Your instructions: Will you return, word for word, only the lines from the top of the data below down to and including the one with "cut.object = drill"?

Collected data entries
**********

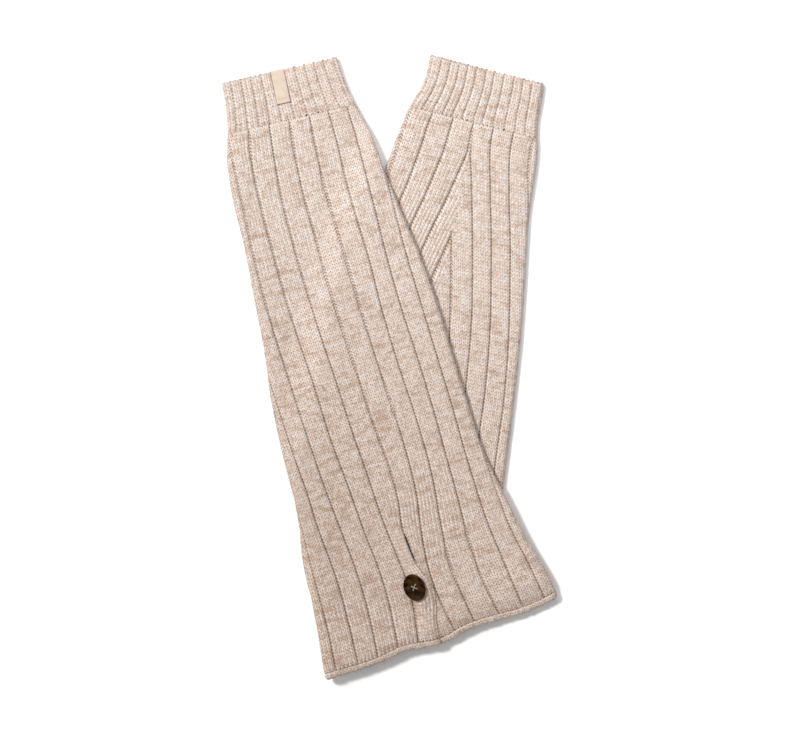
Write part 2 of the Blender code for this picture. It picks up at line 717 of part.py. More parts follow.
def button_disc():
    """Rim and dish, drawn out to an oval."""
    bm = bmesh.new()
    rings = []
    for share, height in BUTTON_PROFILE:
        ring = []
        for k in range(BUTTON_SEGMENTS):
            turn = 2 * pi * k / BUTTON_SEGMENTS
            x = BUTTON_HALF_WIDTH * share * cos(turn)
            y = BUTTON_HALF_LENGTH * share * sin(turn)
            ring.append((x, y, height))
        rings.append(add_ring(bm, ring))
    for first, second in zip(rings, rings[1:]):
        join_rings(bm, first, second)
    bm.faces.new(rings[0])
    bm.faces.new(rings[-1])
    return finished_mesh("over_button", bm)


def hole_places():
    return [(x * HOLE_SPREAD, y * HOLE_SPREAD) for x, y in ((1, 1), (-1, 1), (-1, -1), (1, -1))]


def button(frame):
    disc = new_object("over_button", button_disc(), BUTTON_COLOUR, BUTTON_ROUGHNESS)
    disc.parent = frame
    bm = bmesh.new()
    for x, y in hole_places():
        made = bmesh.ops.create_cone(
            bm,
            cap_ends=True,
            segments=HOLE_SEGMENTS,
            radius1=HOLE_RADIUS * MM,
            radius2=HOLE_RADIUS * MM,
            depth=4 * BUTTON_THICK * MM,
        )
        bmesh.ops.translate(bm, verts=made["verts"], vec=(x * MM, y * MM, 0))
    drill = bpy.data.objects.new("button_holes", finished_mesh("button_holes", bm))
    bpy.context.scene.collection.objects.link(drill)
    drill.parent = frame
    drill.hide_render = True
    drill.display_type = "WIRE"
    cut = disc.modifiers.new("holes", "BOOLEAN")
    cut.operation = "DIFFERENCE"
    cut.object = drill


def strand(name, x, y):
    """One stitch: up through a hole, across the dish and down through the opposite hole."""
    over = BUTTON_FLOOR + SEAM_GAP + THREAD_RADIUS
    curve = bpy.data.curves.new(name, "CURVE")
    curve.dimensions = "3D"
    curve.bevel_depth = THREAD_RADIUS * MM
    curve.bevel_resolution = 1
    curve.use_fill_caps = True
    bend_x = THREAD_BEND_SHARE * x
    bend_y = THREAD_BEND_SHARE * y
    route = [(x, y, THREAD_FOOT), (x, y, over - THREAD_BEND), (bend_x, bend_y, over)]
    route += [(-bend_x, -bend_y, over), (-x, -y, over - THREAD_BEND), (-x, -y, THREAD_FOOT)]
    line = curve.splines.new("POLY")
    line.points.add(len(route) - 1)
    for point, place in zip(line.points, route):
        point.co = (place[0] * MM, place[1] * MM, place[2] * MM, 1.0)
    return curve


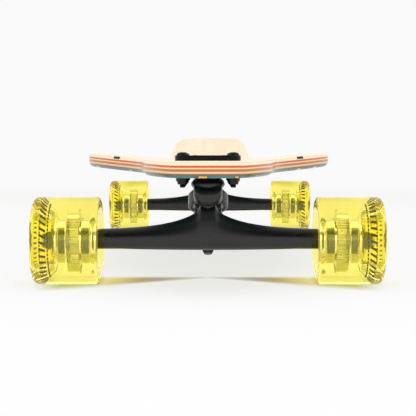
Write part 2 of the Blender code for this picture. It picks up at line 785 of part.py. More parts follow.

**********

Task solution:
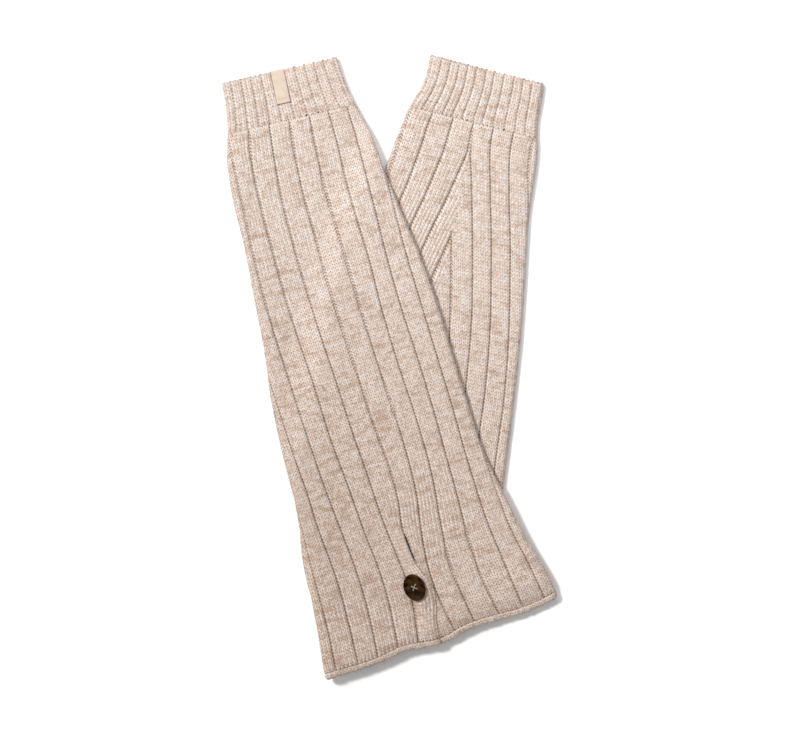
Write part 2 of the Blender code for this picture. It picks up at line 717 of part.py. More parts follow.
def button_disc():
    """Rim and dish, drawn out to an oval."""
    bm = bmesh.new()
    rings = []
    for share, height in BUTTON_PROFILE:
        ring = []
        for k in range(BUTTON_SEGMENTS):
            turn = 2 * pi * k / BUTTON_SEGMENTS
            x = BUTTON_HALF_WIDTH * share * cos(turn)
            y = BUTTON_HALF_LENGTH * share * sin(turn)
            ring.append((x, y, height))
        rings.append(add_ring(bm, ring))
    for first, second in zip(rings, rings[1:]):
        join_rings(bm, first, second)
    bm.faces.new(rings[0])
    bm.faces.new(rings[-1])
    return finished_mesh("over_button", bm)


def hole_places():
    return [(x * HOLE_SPREAD, y * HOLE_SPREAD) for x, y in ((1, 1), (-1, 1), (-1, -1), (1, -1))]


def button(frame):
    disc = new_object("over_button", button_disc(), BUTTON_COLOUR, BUTTON_ROUGHNESS)
    disc.parent = frame
    bm = bmesh.new()
    for x, y in hole_places():
        made = bmesh.ops.create_cone(
            bm,
            cap_ends=True,
            segments=HOLE_SEGMENTS,
            radius1=HOLE_RADIUS * MM,
            radius2=HOLE_RADIUS * MM,
            depth=4 * BUTTON_THICK * MM,
        )
        bmesh.ops.translate(bm, verts=made["verts"], vec=(x * MM, y * MM, 0))
    drill = bpy.data.objects.new("button_holes", finished_mesh("button_holes", bm))
    bpy.context.scene.collection.objects.link(drill)
    drill.parent = frame
    drill.hide_render = True
    drill.display_type = "WIRE"
    cut = disc.modifiers.new("holes", "BOOLEAN")
    cut.operation = "DIFFERENCE"
    cut.object = drill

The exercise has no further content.